- _Exercise requirements_
Extract the listing in its entirety, keeping each line identical to the original.

- _Recorded data_
☆ ☆ ☆ ☆ ☆
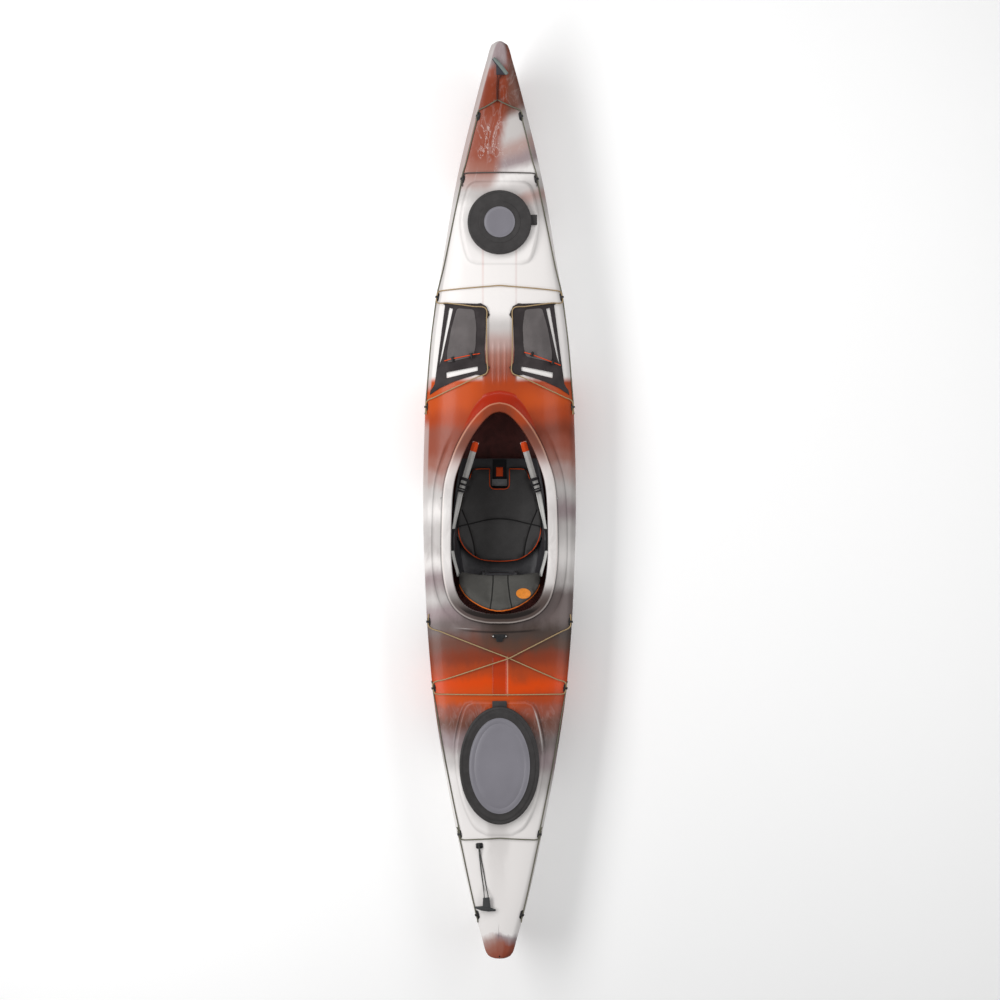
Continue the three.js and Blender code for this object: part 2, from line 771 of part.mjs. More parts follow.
function planPoints(pairs, side = 1) {
  return pairs.map(([x, y]) => new THREE.Vector2(side * x, y));
}

// Places on the deck

const beamShareStep = 0.01;

function deckFrame(side, y, beamShare) {
  // Directions at a place on the deck: x to starboard along it, y along the hull, z out of it.
  const at = (place, share) => {
    const [x, z] = deckPoint(place, share);
    return new THREE.Vector3(side * x, place, z);
  };
  const outer = Math.min(1, beamShare + beamShareStep);
  const across = at(y, outer).sub(at(y, outer - 2 * beamShareStep)).multiplyScalar(side);
  const along = at(y + frameStep, beamShare).sub(at(y - frameStep, beamShare)).normalize();
  const out = new THREE.Vector3().crossVectors(across, along).normalize();
  const right = new THREE.Vector3().crossVectors(along, out);
  return new THREE.Matrix4().makeBasis(right, along, out).setPosition(at(y, beamShare));
}

function overDeck(x, y, lift) {
  // A place over the deck, lifted along the deck's normal.
  const side = x < 0 ? -1 : 1;
  const beamShare = Math.abs(x) / deckPoint(y, 1)[0];
  return new THREE.Vector3(0, 0, lift).applyMatrix4(deckFrame(side, y, beamShare));
}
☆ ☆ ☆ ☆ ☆
- _Written response_
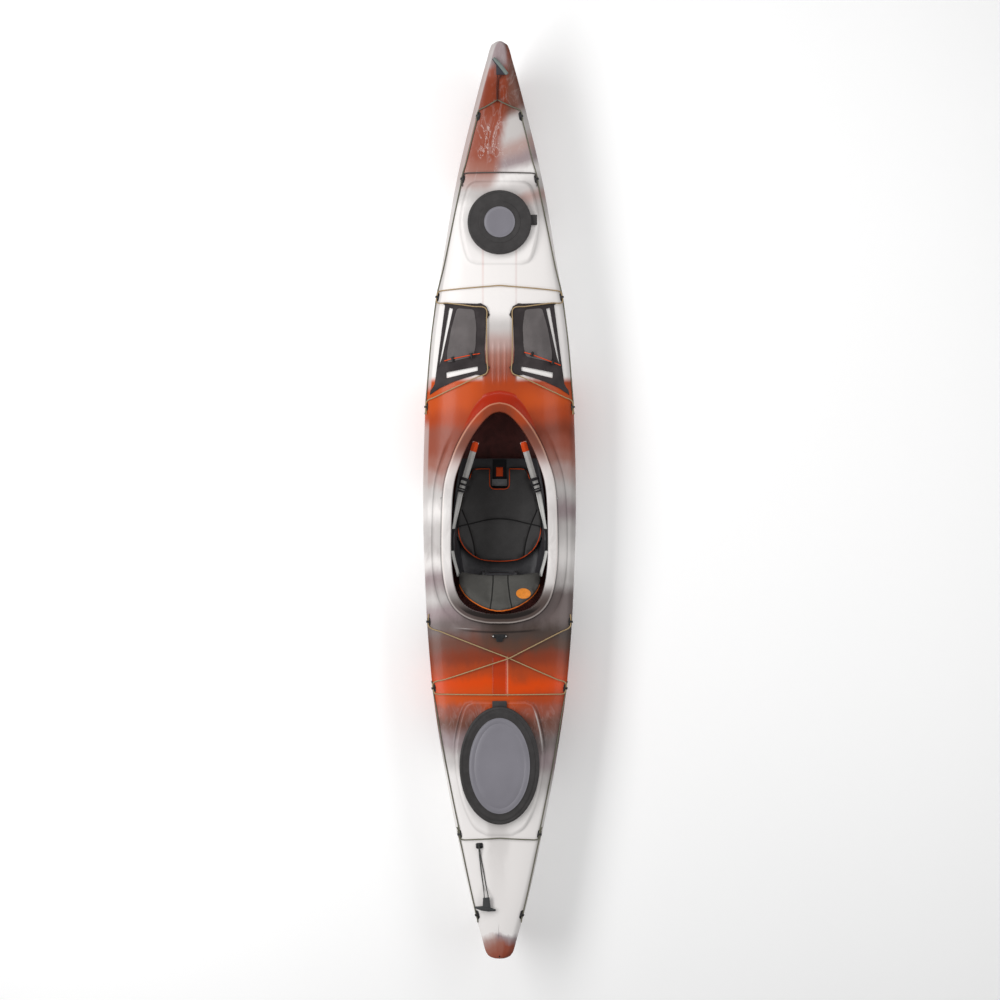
Continue the three.js and Blender code for this object: part 2, from line 771 of part.mjs. More parts follow.
function planPoints(pairs, side = 1) {
  return pairs.map(([x, y]) => new THREE.Vector2(side * x, y));
}

// Places on the deck

const beamShareStep = 0.01;

function deckFrame(side, y, beamShare) {
  // Directions at a place on the deck: x to starboard along it, y along the hull, z out of it.
  const at = (place, share) => {
    const [x, z] = deckPoint(place, share);
    return new THREE.Vector3(side * x, place, z);
  };
  const outer = Math.min(1, beamShare + beamShareStep);
  const across = at(y, outer).sub(at(y, outer - 2 * beamShareStep)).multiplyScalar(side);
  const along = at(y + frameStep, beamShare).sub(at(y - frameStep, beamShare)).normalize();
  const out = new THREE.Vector3().crossVectors(across, along).normalize();
  const right = new THREE.Vector3().crossVectors(along, out);
  return new THREE.Matrix4().makeBasis(right, along, out).setPosition(at(y, beamShare));
}

function overDeck(x, y, lift) {
  // A place over the deck, lifted along the deck's normal.
  const side = x < 0 ? -1 : 1;
  const beamShare = Math.abs(x) / deckPoint(y, 1)[0];
  return new THREE.Vector3(0, 0, lift).applyMatrix4(deckFrame(side, y, beamShare));
}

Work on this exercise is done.